EXERCISE DIRECTIONS.
Read the records and gather each line that includes "part".

MATERIALS PROVIDED.
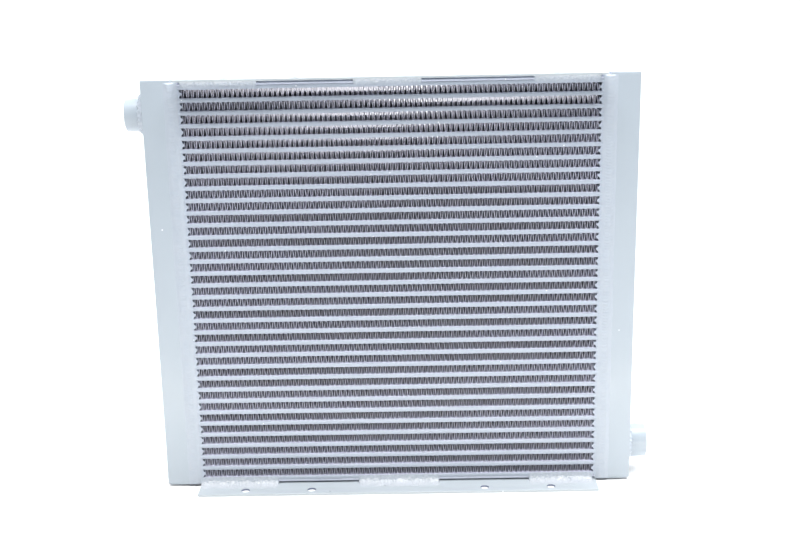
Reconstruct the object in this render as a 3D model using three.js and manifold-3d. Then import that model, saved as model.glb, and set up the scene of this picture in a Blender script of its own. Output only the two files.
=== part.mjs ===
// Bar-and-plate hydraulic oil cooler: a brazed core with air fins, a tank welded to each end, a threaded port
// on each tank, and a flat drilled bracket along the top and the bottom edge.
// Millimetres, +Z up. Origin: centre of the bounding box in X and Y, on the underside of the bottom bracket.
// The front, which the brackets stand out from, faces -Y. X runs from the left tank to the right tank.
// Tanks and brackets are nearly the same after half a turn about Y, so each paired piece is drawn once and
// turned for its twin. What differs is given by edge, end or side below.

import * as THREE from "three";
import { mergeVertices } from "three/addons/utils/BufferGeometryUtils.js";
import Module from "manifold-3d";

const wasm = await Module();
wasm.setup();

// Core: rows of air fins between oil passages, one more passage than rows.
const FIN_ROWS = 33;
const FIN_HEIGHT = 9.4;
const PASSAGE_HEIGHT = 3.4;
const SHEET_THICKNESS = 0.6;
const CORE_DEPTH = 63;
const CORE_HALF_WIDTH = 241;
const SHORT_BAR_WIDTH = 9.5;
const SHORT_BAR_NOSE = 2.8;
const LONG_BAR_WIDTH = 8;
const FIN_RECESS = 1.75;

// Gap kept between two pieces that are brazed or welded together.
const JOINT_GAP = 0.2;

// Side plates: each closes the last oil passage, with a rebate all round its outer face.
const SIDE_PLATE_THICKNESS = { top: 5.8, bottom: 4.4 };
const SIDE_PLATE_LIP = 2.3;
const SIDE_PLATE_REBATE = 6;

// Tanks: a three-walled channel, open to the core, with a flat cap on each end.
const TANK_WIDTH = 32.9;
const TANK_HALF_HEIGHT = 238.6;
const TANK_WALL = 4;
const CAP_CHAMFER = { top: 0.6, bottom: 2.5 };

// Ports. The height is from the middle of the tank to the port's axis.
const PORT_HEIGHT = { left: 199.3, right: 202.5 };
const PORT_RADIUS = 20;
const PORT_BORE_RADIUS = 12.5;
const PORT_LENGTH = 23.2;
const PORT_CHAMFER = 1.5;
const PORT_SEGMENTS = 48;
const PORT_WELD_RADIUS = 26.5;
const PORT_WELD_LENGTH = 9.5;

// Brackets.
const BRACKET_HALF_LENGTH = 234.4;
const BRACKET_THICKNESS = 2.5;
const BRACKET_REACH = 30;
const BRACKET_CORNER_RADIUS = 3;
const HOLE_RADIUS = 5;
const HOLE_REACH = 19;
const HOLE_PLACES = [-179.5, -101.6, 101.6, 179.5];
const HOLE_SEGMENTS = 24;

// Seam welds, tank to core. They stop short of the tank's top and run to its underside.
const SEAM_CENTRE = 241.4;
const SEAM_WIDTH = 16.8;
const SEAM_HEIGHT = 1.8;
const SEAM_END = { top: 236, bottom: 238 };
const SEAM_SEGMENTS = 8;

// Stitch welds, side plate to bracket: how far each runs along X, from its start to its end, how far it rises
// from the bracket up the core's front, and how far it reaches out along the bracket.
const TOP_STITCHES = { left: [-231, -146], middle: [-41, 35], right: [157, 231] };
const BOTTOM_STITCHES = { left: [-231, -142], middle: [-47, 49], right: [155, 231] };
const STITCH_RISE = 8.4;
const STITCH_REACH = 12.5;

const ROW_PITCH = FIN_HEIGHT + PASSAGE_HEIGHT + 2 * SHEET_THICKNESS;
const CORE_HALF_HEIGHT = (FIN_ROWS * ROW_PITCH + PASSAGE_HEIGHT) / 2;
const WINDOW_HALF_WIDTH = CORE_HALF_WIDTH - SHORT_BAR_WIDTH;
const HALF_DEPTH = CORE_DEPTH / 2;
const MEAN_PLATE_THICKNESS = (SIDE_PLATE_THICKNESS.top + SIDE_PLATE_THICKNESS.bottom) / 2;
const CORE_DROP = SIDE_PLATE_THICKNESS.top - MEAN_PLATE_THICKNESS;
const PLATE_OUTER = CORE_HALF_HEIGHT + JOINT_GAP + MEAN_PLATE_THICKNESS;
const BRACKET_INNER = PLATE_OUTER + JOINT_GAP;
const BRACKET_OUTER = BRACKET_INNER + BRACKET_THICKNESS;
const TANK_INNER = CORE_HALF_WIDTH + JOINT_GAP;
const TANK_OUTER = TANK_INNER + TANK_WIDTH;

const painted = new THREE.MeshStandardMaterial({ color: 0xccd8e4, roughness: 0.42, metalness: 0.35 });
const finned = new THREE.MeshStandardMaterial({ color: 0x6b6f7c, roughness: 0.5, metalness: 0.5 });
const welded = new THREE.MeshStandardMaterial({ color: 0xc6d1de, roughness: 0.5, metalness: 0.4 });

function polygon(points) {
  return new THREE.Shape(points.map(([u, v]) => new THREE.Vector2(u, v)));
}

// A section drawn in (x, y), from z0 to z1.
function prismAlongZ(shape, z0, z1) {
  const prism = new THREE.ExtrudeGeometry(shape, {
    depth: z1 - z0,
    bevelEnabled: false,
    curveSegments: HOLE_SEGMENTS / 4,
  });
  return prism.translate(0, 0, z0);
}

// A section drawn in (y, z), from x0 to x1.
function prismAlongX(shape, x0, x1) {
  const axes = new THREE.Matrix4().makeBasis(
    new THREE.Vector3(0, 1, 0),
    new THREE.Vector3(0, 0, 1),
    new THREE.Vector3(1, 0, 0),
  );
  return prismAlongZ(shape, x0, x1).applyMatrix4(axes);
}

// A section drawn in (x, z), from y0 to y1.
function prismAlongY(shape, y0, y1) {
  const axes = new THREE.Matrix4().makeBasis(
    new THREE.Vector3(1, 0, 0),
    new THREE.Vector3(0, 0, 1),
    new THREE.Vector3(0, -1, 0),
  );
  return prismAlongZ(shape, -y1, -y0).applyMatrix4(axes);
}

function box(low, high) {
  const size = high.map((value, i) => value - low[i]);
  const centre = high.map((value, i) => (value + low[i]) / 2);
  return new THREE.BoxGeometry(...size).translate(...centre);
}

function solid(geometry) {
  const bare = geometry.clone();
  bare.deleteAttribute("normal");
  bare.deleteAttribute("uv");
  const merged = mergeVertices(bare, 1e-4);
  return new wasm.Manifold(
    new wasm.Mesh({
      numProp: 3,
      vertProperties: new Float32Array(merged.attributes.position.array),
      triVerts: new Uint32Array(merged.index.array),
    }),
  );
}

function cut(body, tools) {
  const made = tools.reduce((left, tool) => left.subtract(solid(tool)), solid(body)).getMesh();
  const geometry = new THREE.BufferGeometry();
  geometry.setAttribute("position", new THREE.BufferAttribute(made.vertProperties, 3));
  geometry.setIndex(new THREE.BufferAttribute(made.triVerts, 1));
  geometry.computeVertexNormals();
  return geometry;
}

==

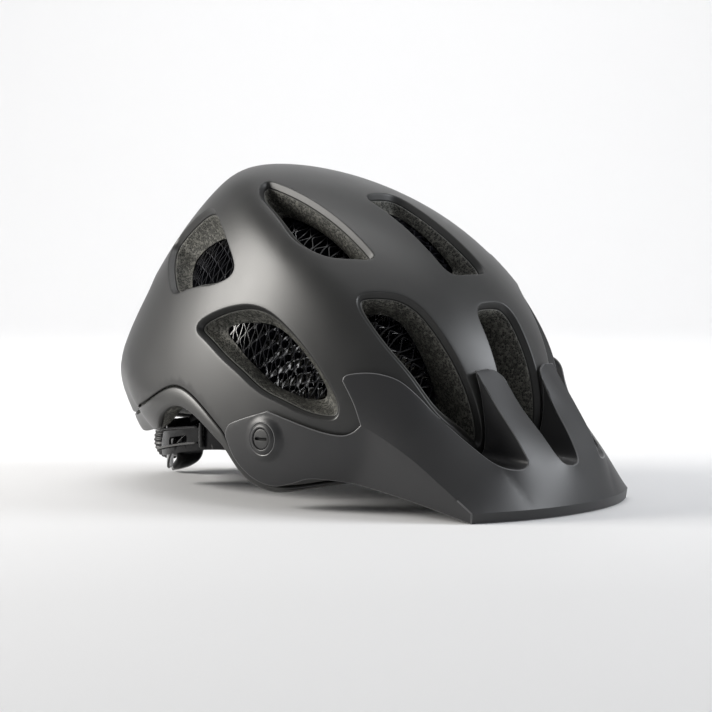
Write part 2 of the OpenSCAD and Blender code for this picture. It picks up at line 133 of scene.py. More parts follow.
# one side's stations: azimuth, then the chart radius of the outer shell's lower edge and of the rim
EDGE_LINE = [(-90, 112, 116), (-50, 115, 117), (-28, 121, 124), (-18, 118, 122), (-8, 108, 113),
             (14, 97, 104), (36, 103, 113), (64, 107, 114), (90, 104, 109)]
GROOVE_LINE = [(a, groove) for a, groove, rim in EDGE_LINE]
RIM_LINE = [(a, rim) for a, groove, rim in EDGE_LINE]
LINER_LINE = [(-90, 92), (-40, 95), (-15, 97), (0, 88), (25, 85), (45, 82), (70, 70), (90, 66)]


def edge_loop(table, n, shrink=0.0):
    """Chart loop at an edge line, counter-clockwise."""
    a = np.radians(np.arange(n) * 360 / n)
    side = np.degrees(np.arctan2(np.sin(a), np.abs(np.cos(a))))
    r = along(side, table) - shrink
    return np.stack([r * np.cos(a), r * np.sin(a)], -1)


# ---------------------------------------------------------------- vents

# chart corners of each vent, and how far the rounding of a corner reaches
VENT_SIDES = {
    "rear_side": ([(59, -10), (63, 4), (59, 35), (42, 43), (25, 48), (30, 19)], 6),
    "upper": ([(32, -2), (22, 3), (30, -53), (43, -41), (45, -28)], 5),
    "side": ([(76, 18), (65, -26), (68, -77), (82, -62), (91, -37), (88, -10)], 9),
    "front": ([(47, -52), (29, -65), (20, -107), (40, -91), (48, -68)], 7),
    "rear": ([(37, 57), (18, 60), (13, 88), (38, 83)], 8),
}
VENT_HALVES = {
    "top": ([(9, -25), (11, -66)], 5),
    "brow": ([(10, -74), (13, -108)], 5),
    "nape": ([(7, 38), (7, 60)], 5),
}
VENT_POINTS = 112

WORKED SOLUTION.
=== part.mjs ===
Write part 2 of the OpenSCAD and Blender code for this picture. It picks up at line 133 of scene.py. More parts follow.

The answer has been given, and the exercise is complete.